Transcribe the stretch of entries below from the line with "for name, shape" through the line with "obj.matrix_parent_inverse = Matrix.Identity(4)", exactly and with both ends included; leave out all other lines.

╭──

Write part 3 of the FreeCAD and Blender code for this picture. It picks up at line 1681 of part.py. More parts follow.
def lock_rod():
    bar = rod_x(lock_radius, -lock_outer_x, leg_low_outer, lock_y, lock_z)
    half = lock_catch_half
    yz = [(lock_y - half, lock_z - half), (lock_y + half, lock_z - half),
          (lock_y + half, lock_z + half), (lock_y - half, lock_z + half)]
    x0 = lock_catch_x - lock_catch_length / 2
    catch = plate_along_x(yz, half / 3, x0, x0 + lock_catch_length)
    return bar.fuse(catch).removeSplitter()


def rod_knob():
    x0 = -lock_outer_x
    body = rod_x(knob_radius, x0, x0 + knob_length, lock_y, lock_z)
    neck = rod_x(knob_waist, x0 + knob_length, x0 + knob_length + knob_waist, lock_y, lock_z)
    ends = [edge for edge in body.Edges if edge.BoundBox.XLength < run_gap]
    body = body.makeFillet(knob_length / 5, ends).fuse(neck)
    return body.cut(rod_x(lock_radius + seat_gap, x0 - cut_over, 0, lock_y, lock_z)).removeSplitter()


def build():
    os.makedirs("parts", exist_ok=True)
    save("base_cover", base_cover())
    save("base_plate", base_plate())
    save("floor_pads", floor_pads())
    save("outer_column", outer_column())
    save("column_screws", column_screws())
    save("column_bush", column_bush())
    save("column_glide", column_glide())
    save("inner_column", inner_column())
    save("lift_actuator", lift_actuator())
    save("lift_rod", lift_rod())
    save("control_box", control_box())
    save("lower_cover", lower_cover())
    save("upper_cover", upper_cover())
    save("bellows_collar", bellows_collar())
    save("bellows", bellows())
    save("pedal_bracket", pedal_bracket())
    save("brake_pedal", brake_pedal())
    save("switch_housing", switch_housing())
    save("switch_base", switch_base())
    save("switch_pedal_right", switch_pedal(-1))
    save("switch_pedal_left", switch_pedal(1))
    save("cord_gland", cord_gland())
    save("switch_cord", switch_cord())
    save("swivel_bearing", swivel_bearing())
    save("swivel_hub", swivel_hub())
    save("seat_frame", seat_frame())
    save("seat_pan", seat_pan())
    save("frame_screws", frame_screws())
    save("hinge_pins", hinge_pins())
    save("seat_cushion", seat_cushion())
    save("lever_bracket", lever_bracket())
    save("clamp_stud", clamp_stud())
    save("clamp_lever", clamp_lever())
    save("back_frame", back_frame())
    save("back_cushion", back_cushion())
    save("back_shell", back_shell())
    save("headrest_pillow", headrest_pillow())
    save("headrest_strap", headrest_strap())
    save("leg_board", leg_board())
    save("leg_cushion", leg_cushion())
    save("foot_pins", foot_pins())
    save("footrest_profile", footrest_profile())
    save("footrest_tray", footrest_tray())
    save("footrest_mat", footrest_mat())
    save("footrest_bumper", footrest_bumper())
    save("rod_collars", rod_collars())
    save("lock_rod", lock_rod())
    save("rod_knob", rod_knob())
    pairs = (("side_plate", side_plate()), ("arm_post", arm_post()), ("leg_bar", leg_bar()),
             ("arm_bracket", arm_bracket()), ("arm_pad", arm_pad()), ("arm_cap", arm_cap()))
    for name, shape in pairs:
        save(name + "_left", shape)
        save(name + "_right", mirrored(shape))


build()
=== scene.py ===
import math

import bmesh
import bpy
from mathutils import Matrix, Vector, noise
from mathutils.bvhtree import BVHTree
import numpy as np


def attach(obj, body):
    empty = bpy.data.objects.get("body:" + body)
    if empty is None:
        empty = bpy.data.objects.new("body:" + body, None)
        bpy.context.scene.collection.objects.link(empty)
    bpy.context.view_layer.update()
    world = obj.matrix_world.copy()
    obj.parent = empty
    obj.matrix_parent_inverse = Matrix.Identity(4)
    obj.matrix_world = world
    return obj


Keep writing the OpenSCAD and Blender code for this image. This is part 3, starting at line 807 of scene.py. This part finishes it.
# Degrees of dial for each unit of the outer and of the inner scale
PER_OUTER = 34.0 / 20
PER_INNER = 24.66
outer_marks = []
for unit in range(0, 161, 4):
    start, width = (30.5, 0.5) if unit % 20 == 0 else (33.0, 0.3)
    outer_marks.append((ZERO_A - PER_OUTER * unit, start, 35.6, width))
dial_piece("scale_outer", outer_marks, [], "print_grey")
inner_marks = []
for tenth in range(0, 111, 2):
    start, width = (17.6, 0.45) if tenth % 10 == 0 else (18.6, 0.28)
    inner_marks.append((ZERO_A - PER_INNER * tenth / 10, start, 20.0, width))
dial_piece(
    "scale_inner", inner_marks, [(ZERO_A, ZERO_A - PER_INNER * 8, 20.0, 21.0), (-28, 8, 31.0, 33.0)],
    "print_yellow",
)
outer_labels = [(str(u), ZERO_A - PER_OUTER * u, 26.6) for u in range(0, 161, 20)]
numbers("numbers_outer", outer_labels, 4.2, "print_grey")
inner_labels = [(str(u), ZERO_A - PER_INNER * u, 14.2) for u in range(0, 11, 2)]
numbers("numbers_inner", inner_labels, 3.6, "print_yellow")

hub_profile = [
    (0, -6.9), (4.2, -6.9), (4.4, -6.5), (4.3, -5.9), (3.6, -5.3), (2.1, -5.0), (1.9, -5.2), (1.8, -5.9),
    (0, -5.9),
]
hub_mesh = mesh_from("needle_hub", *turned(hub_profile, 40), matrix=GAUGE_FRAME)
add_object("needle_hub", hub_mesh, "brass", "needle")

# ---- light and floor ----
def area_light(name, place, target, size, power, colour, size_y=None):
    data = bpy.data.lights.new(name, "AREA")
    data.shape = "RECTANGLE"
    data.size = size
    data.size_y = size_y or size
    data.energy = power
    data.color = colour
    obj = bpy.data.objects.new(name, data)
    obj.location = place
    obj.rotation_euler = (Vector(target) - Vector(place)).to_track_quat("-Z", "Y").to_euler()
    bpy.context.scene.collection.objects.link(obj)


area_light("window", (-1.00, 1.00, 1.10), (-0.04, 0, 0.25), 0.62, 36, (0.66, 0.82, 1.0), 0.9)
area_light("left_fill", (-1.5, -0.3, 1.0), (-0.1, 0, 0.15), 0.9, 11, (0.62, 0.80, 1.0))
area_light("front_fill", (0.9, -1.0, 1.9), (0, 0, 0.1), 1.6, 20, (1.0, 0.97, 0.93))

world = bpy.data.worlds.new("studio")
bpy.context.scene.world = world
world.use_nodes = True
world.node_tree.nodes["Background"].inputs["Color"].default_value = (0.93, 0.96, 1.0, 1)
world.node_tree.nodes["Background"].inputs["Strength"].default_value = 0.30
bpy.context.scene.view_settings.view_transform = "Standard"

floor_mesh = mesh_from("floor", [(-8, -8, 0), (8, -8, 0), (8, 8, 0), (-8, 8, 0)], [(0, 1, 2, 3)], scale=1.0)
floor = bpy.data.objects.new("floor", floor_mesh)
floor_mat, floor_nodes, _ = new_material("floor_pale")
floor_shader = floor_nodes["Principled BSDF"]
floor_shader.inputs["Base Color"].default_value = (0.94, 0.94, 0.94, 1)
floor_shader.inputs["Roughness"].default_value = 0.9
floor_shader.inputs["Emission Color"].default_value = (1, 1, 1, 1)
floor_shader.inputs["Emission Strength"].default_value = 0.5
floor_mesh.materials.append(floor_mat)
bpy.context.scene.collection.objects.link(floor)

╰──
╭──

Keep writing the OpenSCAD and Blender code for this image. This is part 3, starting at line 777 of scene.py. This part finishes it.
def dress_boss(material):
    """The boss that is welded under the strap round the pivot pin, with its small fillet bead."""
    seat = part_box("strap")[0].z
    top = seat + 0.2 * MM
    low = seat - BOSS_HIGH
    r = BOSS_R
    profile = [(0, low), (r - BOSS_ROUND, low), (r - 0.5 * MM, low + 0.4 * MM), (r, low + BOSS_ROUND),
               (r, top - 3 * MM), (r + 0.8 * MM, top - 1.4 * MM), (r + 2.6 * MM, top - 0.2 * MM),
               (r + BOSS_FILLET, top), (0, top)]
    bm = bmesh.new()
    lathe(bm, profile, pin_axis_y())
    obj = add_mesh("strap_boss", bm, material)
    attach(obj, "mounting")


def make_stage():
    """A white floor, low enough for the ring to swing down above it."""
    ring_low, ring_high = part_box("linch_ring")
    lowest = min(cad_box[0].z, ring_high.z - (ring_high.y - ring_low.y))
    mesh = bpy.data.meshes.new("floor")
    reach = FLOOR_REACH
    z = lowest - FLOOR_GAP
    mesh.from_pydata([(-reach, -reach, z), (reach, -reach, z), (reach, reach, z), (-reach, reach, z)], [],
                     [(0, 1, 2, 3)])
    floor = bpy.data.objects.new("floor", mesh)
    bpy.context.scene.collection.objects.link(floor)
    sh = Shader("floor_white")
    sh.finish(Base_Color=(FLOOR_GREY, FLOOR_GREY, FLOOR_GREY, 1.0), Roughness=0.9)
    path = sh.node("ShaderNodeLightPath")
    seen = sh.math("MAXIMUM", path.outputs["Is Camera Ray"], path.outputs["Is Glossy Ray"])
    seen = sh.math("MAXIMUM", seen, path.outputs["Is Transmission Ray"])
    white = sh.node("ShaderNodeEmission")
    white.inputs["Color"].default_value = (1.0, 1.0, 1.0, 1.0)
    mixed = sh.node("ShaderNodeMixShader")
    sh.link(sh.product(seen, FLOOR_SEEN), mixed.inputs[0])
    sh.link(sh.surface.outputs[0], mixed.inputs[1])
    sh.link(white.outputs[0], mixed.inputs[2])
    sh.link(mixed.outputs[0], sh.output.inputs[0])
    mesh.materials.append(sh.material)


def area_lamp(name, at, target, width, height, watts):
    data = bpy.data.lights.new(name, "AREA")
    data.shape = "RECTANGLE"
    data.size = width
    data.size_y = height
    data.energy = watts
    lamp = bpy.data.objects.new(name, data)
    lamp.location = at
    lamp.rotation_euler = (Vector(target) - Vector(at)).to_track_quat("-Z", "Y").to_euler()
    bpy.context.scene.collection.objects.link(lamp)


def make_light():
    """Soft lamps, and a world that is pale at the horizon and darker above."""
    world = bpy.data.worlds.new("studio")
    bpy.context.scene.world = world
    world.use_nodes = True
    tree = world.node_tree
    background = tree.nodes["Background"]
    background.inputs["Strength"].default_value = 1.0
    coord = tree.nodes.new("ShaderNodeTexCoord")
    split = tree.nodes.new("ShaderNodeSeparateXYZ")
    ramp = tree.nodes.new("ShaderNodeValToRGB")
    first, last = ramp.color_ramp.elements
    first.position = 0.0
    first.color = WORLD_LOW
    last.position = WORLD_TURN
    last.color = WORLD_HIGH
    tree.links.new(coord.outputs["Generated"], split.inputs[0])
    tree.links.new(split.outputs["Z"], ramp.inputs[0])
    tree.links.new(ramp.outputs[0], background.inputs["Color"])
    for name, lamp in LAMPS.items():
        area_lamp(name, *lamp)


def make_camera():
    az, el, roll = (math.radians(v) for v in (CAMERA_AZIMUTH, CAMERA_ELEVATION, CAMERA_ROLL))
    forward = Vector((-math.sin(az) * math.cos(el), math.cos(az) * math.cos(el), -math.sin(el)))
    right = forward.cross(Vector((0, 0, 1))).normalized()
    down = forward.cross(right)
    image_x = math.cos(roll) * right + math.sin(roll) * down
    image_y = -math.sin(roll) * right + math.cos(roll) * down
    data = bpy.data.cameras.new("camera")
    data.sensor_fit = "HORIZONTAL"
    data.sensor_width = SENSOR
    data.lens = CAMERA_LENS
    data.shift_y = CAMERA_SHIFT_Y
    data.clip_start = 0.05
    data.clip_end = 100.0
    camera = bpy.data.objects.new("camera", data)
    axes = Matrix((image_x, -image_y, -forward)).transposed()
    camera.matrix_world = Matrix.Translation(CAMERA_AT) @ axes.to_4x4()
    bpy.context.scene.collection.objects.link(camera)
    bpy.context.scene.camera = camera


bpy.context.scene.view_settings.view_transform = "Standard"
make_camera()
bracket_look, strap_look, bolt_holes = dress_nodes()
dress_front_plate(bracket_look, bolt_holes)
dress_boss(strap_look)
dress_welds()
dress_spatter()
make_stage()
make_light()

╰──
╭──

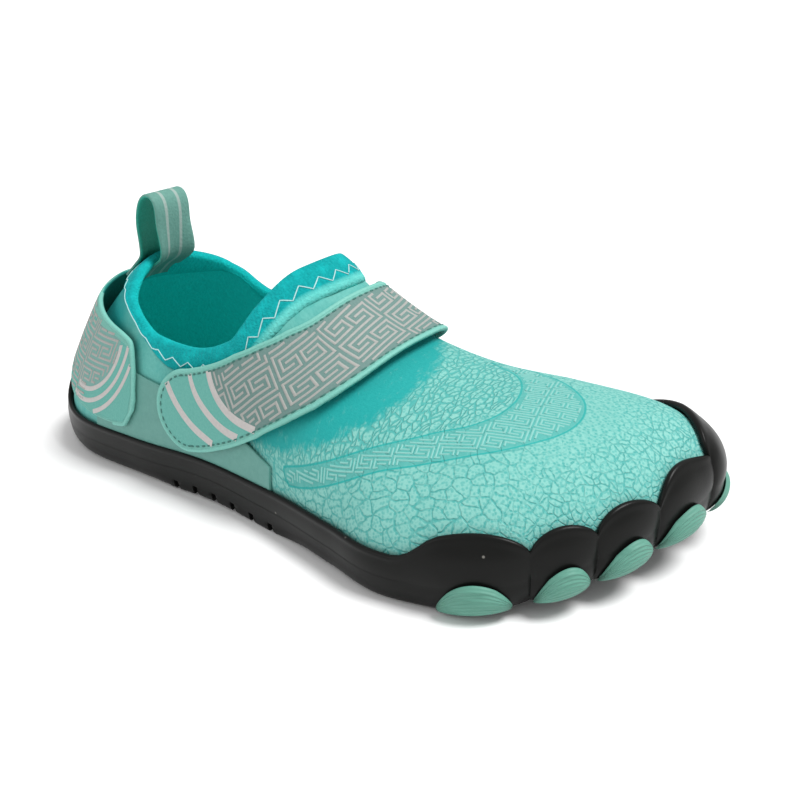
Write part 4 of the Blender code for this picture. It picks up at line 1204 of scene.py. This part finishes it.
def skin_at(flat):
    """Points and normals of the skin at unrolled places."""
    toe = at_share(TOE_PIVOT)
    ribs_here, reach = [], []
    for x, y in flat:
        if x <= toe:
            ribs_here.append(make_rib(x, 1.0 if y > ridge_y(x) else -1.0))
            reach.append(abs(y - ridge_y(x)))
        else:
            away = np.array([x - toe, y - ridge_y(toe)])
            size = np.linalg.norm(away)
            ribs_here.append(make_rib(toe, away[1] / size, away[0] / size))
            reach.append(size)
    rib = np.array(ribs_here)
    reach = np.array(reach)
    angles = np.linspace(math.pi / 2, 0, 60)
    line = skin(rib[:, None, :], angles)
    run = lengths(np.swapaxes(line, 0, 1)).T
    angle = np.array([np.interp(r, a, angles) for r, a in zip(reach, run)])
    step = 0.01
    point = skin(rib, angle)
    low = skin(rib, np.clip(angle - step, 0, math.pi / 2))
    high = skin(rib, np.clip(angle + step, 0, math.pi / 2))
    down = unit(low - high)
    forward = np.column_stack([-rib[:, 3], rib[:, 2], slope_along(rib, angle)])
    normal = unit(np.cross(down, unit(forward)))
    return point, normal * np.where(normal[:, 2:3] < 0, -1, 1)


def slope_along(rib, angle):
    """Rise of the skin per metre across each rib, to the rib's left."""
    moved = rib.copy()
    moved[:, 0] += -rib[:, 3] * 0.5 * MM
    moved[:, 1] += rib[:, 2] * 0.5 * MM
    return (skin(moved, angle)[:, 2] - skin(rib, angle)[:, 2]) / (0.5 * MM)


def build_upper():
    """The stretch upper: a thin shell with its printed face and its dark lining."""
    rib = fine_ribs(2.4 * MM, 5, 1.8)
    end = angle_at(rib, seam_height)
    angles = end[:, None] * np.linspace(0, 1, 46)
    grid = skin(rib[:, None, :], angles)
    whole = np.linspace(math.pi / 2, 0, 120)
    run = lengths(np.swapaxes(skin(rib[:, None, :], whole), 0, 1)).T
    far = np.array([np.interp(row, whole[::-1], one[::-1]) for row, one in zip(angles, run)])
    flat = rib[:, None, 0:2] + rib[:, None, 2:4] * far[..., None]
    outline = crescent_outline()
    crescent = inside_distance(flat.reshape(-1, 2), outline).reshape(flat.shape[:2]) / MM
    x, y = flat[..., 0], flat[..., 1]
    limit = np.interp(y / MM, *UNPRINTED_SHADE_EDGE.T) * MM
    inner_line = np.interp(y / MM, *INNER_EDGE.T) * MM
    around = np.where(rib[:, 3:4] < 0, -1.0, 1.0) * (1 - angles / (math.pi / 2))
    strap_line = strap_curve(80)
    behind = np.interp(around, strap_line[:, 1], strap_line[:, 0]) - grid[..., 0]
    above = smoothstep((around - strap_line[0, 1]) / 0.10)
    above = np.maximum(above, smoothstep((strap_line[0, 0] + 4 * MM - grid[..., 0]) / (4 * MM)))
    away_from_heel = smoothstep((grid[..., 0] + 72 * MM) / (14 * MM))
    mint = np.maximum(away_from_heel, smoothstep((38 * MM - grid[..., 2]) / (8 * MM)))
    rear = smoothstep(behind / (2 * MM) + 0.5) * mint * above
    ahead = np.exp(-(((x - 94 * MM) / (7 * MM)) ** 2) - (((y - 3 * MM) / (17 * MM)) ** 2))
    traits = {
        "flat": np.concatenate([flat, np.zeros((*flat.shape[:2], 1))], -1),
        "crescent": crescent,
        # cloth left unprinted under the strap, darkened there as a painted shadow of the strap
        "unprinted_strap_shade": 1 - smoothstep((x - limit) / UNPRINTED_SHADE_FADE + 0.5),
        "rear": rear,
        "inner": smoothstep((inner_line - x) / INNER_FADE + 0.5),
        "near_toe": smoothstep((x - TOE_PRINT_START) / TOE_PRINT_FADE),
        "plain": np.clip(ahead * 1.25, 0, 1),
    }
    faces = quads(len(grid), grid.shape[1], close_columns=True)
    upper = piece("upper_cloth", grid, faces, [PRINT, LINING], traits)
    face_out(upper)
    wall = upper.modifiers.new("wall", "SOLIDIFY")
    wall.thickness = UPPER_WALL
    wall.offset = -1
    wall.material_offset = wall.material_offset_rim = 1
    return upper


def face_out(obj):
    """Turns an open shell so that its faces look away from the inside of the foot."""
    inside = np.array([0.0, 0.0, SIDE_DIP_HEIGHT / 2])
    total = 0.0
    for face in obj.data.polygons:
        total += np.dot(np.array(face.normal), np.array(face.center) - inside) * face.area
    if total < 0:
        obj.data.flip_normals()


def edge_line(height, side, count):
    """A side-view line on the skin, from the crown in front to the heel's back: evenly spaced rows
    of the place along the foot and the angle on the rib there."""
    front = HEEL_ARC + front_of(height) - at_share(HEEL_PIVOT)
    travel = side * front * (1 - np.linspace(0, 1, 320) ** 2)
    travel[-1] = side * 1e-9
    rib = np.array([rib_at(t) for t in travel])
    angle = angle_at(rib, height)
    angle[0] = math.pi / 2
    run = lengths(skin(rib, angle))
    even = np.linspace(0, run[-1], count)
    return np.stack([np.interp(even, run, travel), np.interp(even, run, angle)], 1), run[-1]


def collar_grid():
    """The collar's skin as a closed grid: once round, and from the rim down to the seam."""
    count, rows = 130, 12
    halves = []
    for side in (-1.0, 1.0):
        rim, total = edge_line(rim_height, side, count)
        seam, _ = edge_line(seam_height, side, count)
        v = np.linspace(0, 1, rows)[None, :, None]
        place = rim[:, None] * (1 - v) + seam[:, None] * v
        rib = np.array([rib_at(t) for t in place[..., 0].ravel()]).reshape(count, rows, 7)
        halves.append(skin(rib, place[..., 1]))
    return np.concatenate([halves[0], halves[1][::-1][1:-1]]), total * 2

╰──

*EXPECTED OUTPUT:*
    for name, shape in pairs:
        save(name + "_left", shape)
        save(name + "_right", mirrored(shape))


build()
=== scene.py ===
import math

import bmesh
import bpy
from mathutils import Matrix, Vector, noise
from mathutils.bvhtree import BVHTree
import numpy as np


def attach(obj, body):
    empty = bpy.data.objects.get("body:" + body)
    if empty is None:
        empty = bpy.data.objects.new("body:" + body, None)
        bpy.context.scene.collection.objects.link(empty)
    bpy.context.view_layer.update()
    world = obj.matrix_world.copy()
    obj.parent = empty
    obj.matrix_parent_inverse = Matrix.Identity(4)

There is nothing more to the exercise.